As time progressed more and more civilizations started to better understand the science behind the eclipse. When the moon blocks out most of the sun we were able to observe the corona. As the daylight turned dark, this provided an excellent opportunity to also study other stars and planets that are usually not visible in the day time because of the brightness of our sun. Even Einstein’s theory on general relativity was further supported by observing the shifts in star positions between day time and nighttime observations. The sun’s gravity was able to warp space time and thus change the apparent positions of distant stars in the sky.

While past observations have been great for allowing us to understand what we currently know, there’s still a lot of information left to be gained by studying eclipses. This year scientists, climatologists, and astronomy fans, in general, are excited to see what new information can be scored in regards to studying the corona, solar temperatures, and even studying our own climate and atmosphere. With projects like the Eclipse Mega movie observers from around the world can provide photos to help scientists observe the changes in the sun over the course of several hours from several different vantage points.

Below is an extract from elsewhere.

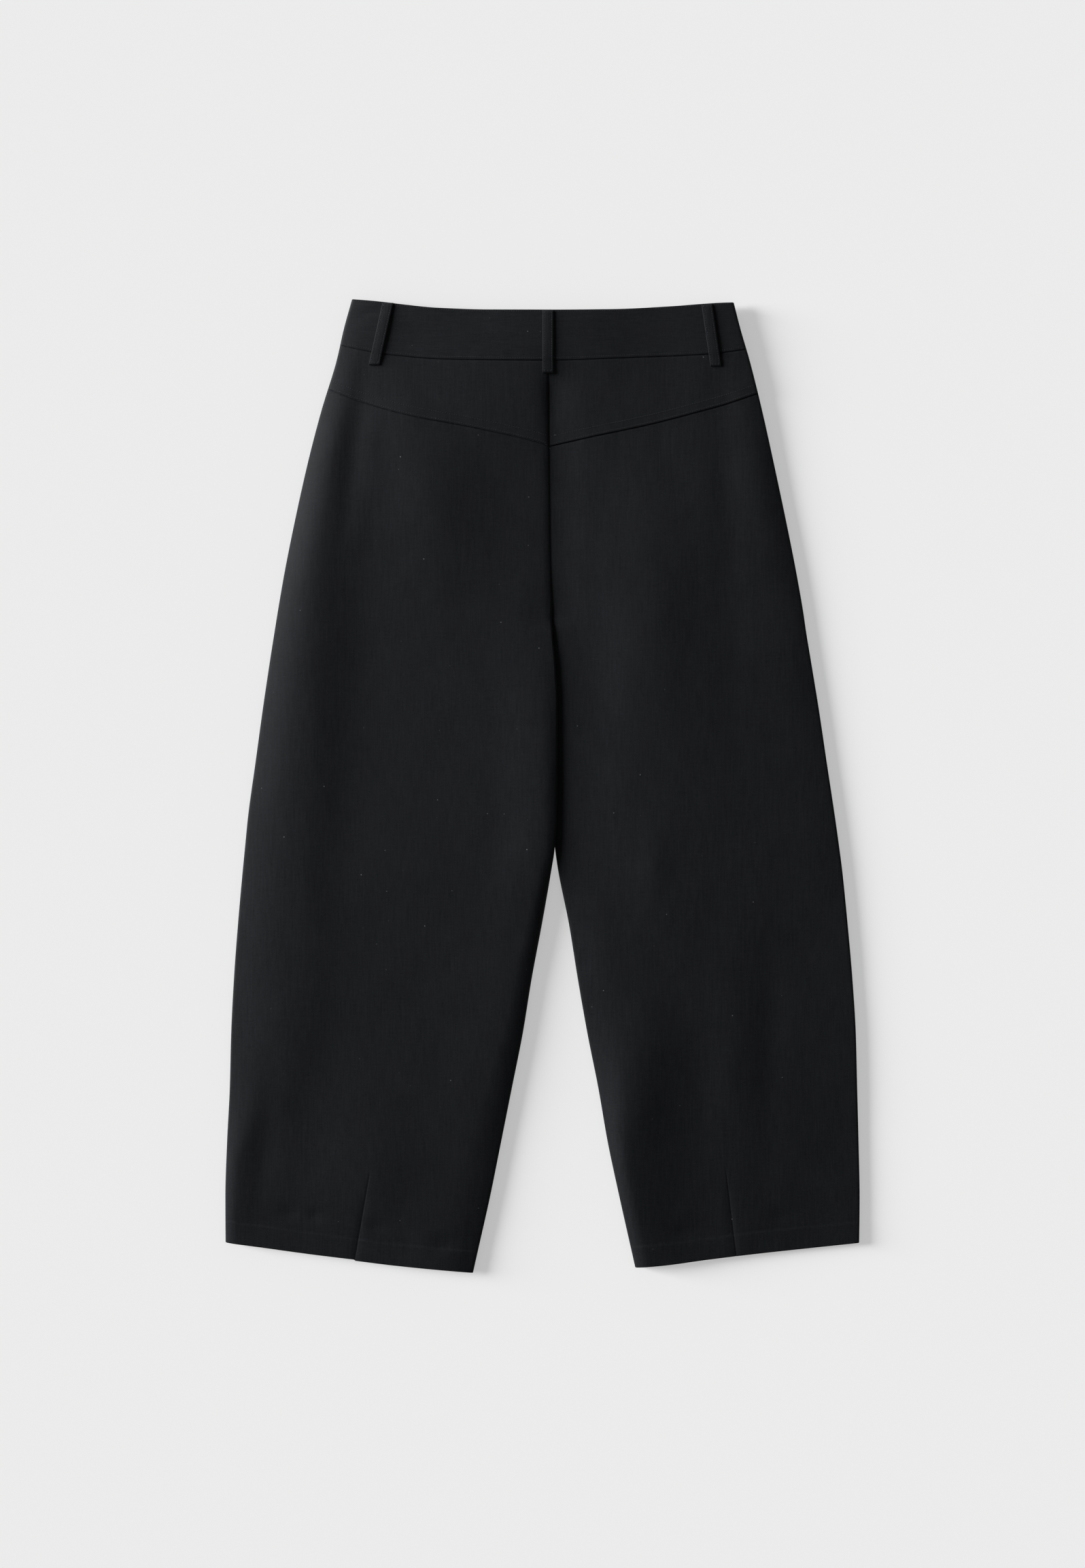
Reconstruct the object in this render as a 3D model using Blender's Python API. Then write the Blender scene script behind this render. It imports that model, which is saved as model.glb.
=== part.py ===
"""Barrel leg trousers, laid flat on their front with the back uppermost.

Metres, +Z up. +Y runs from the hems to the waist, and +X to the wearer's right.
The origin lies on the surface below the middle of the outline. A drop is a
distance down from the highest corner of the waist, as a tailor measures it.
"""

from bisect import bisect
from collections import namedtuple
from math import cos, exp, hypot, pi, radians, sin

import bmesh
import bpy

# Driving sizes of the garment
LENGTH = 0.9224
CROTCH_DROP = 0.2961
SPLIT_DROP = 0.3154
PARTING_DROP = 0.5218
APART_DROP = 0.5850
SEAM_GAP = 0.0003
CLOTH = 0.0014
BAND_CLOTH = 0.0020

# How the cloth lies
FRONT_REACH = 0.0063
FRONT_EASE = 0.0006
FOLD_HEIGHT = 0.0032
FOLD_TURN = 0.0026
FOLD_RUN_SHARE = 0.14
TURN_RISE = 0.0030
ROLL_POWER = 2.2
SIDE_ROLL = 0.038
INNER_ROLL = 0.030
INNER_CREST = 0.0010

# Where the left leg lies over the edge of the right leg
OVERLAP_FOLD_TURN = 0.0019
UNDER_FOLD = 0.0021
UNDER_TOP = 0.0042
OVER_LOW = 0.0048
OVER_FOLD = 0.0069
OVER_TOP = 0.0090
UNDER_SHELF = 0.011
UNDER_SLOPE = 0.045
OVER_SHELF = 0.012
OVER_SLOPE = 0.018
OVER_TOP_SLOPE = 0.050

# Waist, fly and belt loops
FRONT_WAIST_DIP = 0.020
FRONT_WAIST_INSET = 0.0015
FRONT_HEM_INSET = 0.0012
WAIST_HALF_WIDTH = 0.185
BAND_STEP = 0.0005
LOOP_WIDTH = 0.0103
LOOP_CLOTH = 0.0012
LOOP_STAND = 0.0007
LOOP_HANG = 0.0125
LOOP_INSET = 0.0006
BAND_LIFT = SEAM_GAP + LOOP_CLOTH + LOOP_STAND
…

This is a pretty special event considering that a coast to coast total solar eclipse has not happened in North American in nearly a century. Scientists are urging everyone to wear proper eye protection and to participate in collecting as many photos as possible while the bright daytime sky experiences darkness for about two minutes. The internet is already in a frenzy, but on August 21st between the media and moon itself the sun will get a lot of coverage!